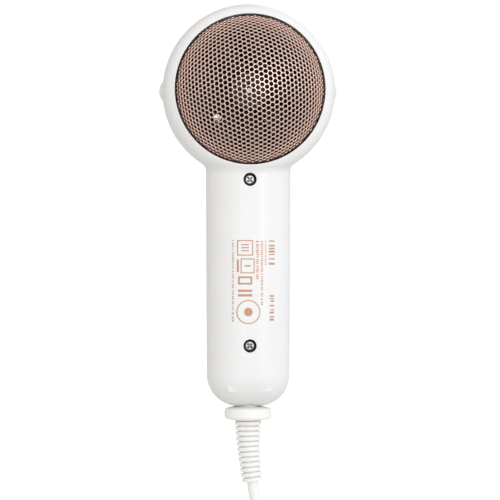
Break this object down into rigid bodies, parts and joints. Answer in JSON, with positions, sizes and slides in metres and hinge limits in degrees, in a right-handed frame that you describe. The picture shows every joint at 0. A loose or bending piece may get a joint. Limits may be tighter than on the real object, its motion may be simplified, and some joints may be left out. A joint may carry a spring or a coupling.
{
  "type": "hair dryer",
  "caption": "Compact upright hair dryer with a domed perforated metal intake grille, straight handle, concentrator nozzle, and a coiled mains lead with its plug.",
  "frame": {"origin": "middle of the grip, on the handle's centre line, 95 mm below the barrel's axis", "axes": "+Z from the handle up to the head, +Y the way the air blows, out of the nozzle, +X to the right seen from behind"},
  "size_m": [0.0953, 0.1948, 0.2733],
  "materials": {
    "housing_white": "glossy white ABS",
    "rose_gold": "rose gold plated sheet",
    "ring_brown": "dark brown moulded",
    "inner_black": "black heat-resistant moulding",
    "fan_grey": "dark grey nylon",
    "steel": "zinc plated",
    "screw_steel": "dark zinc plated",
    "black_steel": "blackened steel",
    "magnet": "ferrite",
    "copper": "enamelled copper and laminations",
    "mica": "pressed mica",
    "nichrome": "resistance wire",
    "board": "phenolic board",
    "wire": "insulated wire",
    "cord_white": "soft white PVC",
    "tie": "white tie",
    "pin_nickel": "nickel plated brass",
    "capacitor": "yellow box capacitor"
  },
  "bodies": {
    "housing": {"rear_housing": "housing_white", "front_housing": "housing_white", "housing_screws": "screw_steel", "screw_washers": "black_steel", "barrel_trim_ring": "rose_gold", "fan_duct": "inner_black", "motor_can": "steel", "motor_magnets": "magnet", "motor_end_cap": "inner_black", "rectifier_board": "board", "mica_sleeve": "mica", "mica_cross": "mica", "heating_coil": "nichrome", "thermal_cutout": "steel", "thermal_fuse": "steel", "outlet_grille": "inner_black", "control_plate": "housing_white", "switch_body": "inner_black", "switch_carrier": "board", "cool_shot_microswitch": "inner_black", "cool_shot_spring": "steel", "noise_capacitor": "capacitor", "supply_wires": "wire", "heater_wires": "wire", "cord_boot": "cord_white", "cord_tail": "cord_white", "cord_clamp": "inner_black", "clamp_screws": "steel", "cord_lead": "cord_white", "cord_plug_end": "cord_white", "cord_coil": "cord_white", "cord_tie": "tie", "plug_body": "cord_white", "plug_pins": "pin_nickel"},
    "rotor": {"fan_impeller": "fan_grey", "motor_shaft": "steel", "motor_armature": "copper"},
    "grille": {"intake_grille": "rose_gold", "grille_ring": "ring_brown", "grille_snap_fingers": "ring_brown"},
    "left_button": {"release_button_left": "housing_white"},
    "right_button": {"release_button_right": "housing_white"},
    "nozzle": {"concentrator_nozzle": "housing_white"},
    "speed_knob": {"switch_knob": "rose_gold", "switch_lever": "inner_black"},
    "cool_button": {"cool_shot_button": "rose_gold"}
  },
  "joints": [
    {"name": "fan_spin", "type": "hinge", "parent": "housing", "child": "rotor", "pos_m": [0, 0, 0.095], "axis": [0, 1, 0], "continuous": true},
    {"name": "grille_pull", "type": "slide", "parent": "housing", "child": "grille", "axis": [0, -1, 0], "range_m": [0, 0.03], "deforming": ["grille_snap_fingers"]},
    {"name": "left_release", "type": "slide", "parent": "housing", "child": "left_button", "axis": [1, 0, 0], "range_m": [0, 0.0016], "stiffness_N_per_m": 900, "deforming": ["grille_snap_fingers"]},
    {"name": "right_release", "type": "slide", "parent": "housing", "child": "right_button", "axis": [-1, 0, 0], "range_m": [0, 0.0016], "stiffness_N_per_m": 900, "deforming": ["grille_snap_fingers"]},
    {"name": "nozzle_turn", "type": "hinge", "parent": "housing", "child": "nozzle", "pos_m": [0, 0, 0.095], "axis": [0, 1, 0], "continuous": true},
    {"name": "speed_slide", "type": "slide", "parent": "housing", "child": "speed_knob", "axis": [0, 0, 1], "range_m": [0, 0.01]},
    {"name": "cool_press", "type": "slide", "parent": "housing", "child": "cool_button", "axis": [0, -1, 0], "range_m": [0, 0.002], "stiffness_N_per_m": 900, "deforming": ["cool_shot_spring"]}
  ]
}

◆ TASK INSTRUCTIONS
Reproduce the material in full, with no word added or dropped.

◆ CORRECT ANSWER
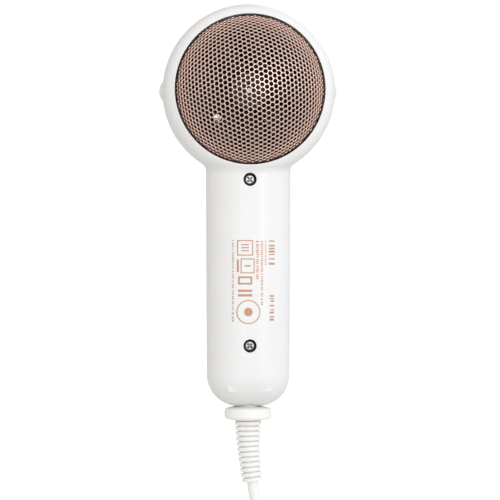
Break this object down into rigid bodies, parts and joints. Answer in JSON, with positions, sizes and slides in metres and hinge limits in degrees, in a right-handed frame that you describe. The picture shows every joint at 0. A loose or bending piece may get a joint. Limits may be tighter than on the real object, its motion may be simplified, and some joints may be left out. A joint may carry a spring or a coupling.
{
  "type": "hair dryer",
  "caption": "Compact upright hair dryer with a domed perforated metal intake grille, straight handle, concentrator nozzle, and a coiled mains lead with its plug.",
  "frame": {"origin": "middle of the grip, on the handle's centre line, 95 mm below the barrel's axis", "axes": "+Z from the handle up to the head, +Y the way the air blows, out of the nozzle, +X to the right seen from behind"},
  "size_m": [0.0953, 0.1948, 0.2733],
  "materials": {
    "housing_white": "glossy white ABS",
    "rose_gold": "rose gold plated sheet",
    "ring_brown": "dark brown moulded",
    "inner_black": "black heat-resistant moulding",
    "fan_grey": "dark grey nylon",
    "steel": "zinc plated",
    "screw_steel": "dark zinc plated",
    "black_steel": "blackened steel",
    "magnet": "ferrite",
    "copper": "enamelled copper and laminations",
    "mica": "pressed mica",
    "nichrome": "resistance wire",
    "board": "phenolic board",
    "wire": "insulated wire",
    "cord_white": "soft white PVC",
    "tie": "white tie",
    "pin_nickel": "nickel plated brass",
    "capacitor": "yellow box capacitor"
  },
  "bodies": {
    "housing": {"rear_housing": "housing_white", "front_housing": "housing_white", "housing_screws": "screw_steel", "screw_washers": "black_steel", "barrel_trim_ring": "rose_gold", "fan_duct": "inner_black", "motor_can": "steel", "motor_magnets": "magnet", "motor_end_cap": "inner_black", "rectifier_board": "board", "mica_sleeve": "mica", "mica_cross": "mica", "heating_coil": "nichrome", "thermal_cutout": "steel", "thermal_fuse": "steel", "outlet_grille": "inner_black", "control_plate": "housing_white", "switch_body": "inner_black", "switch_carrier": "board", "cool_shot_microswitch": "inner_black", "cool_shot_spring": "steel", "noise_capacitor": "capacitor", "supply_wires": "wire", "heater_wires": "wire", "cord_boot": "cord_white", "cord_tail": "cord_white", "cord_clamp": "inner_black", "clamp_screws": "steel", "cord_lead": "cord_white", "cord_plug_end": "cord_white", "cord_coil": "cord_white", "cord_tie": "tie", "plug_body": "cord_white", "plug_pins": "pin_nickel"},
    "rotor": {"fan_impeller": "fan_grey", "motor_shaft": "steel", "motor_armature": "copper"},
    "grille": {"intake_grille": "rose_gold", "grille_ring": "ring_brown", "grille_snap_fingers": "ring_brown"},
    "left_button": {"release_button_left": "housing_white"},
    "right_button": {"release_button_right": "housing_white"},
    "nozzle": {"concentrator_nozzle": "housing_white"},
    "speed_knob": {"switch_knob": "rose_gold", "switch_lever": "inner_black"},
    "cool_button": {"cool_shot_button": "rose_gold"}
  },
  "joints": [
    {"name": "fan_spin", "type": "hinge", "parent": "housing", "child": "rotor", "pos_m": [0, 0, 0.095], "axis": [0, 1, 0], "continuous": true},
    {"name": "grille_pull", "type": "slide", "parent": "housing", "child": "grille", "axis": [0, -1, 0], "range_m": [0, 0.03], "deforming": ["grille_snap_fingers"]},
    {"name": "left_release", "type": "slide", "parent": "housing", "child": "left_button", "axis": [1, 0, 0], "range_m": [0, 0.0016], "stiffness_N_per_m": 900, "deforming": ["grille_snap_fingers"]},
    {"name": "right_release", "type": "slide", "parent": "housing", "child": "right_button", "axis": [-1, 0, 0], "range_m": [0, 0.0016], "stiffness_N_per_m": 900, "deforming": ["grille_snap_fingers"]},
    {"name": "nozzle_turn", "type": "hinge", "parent": "housing", "child": "nozzle", "pos_m": [0, 0, 0.095], "axis": [0, 1, 0], "continuous": true},
    {"name": "speed_slide", "type": "slide", "parent": "housing", "child": "speed_knob", "axis": [0, 0, 1], "range_m": [0, 0.01]},
    {"name": "cool_press", "type": "slide", "parent": "housing", "child": "cool_button", "axis": [0, -1, 0], "range_m": [0, 0.002], "stiffness_N_per_m": 900, "deforming": ["cool_shot_spring"]}
  ]
}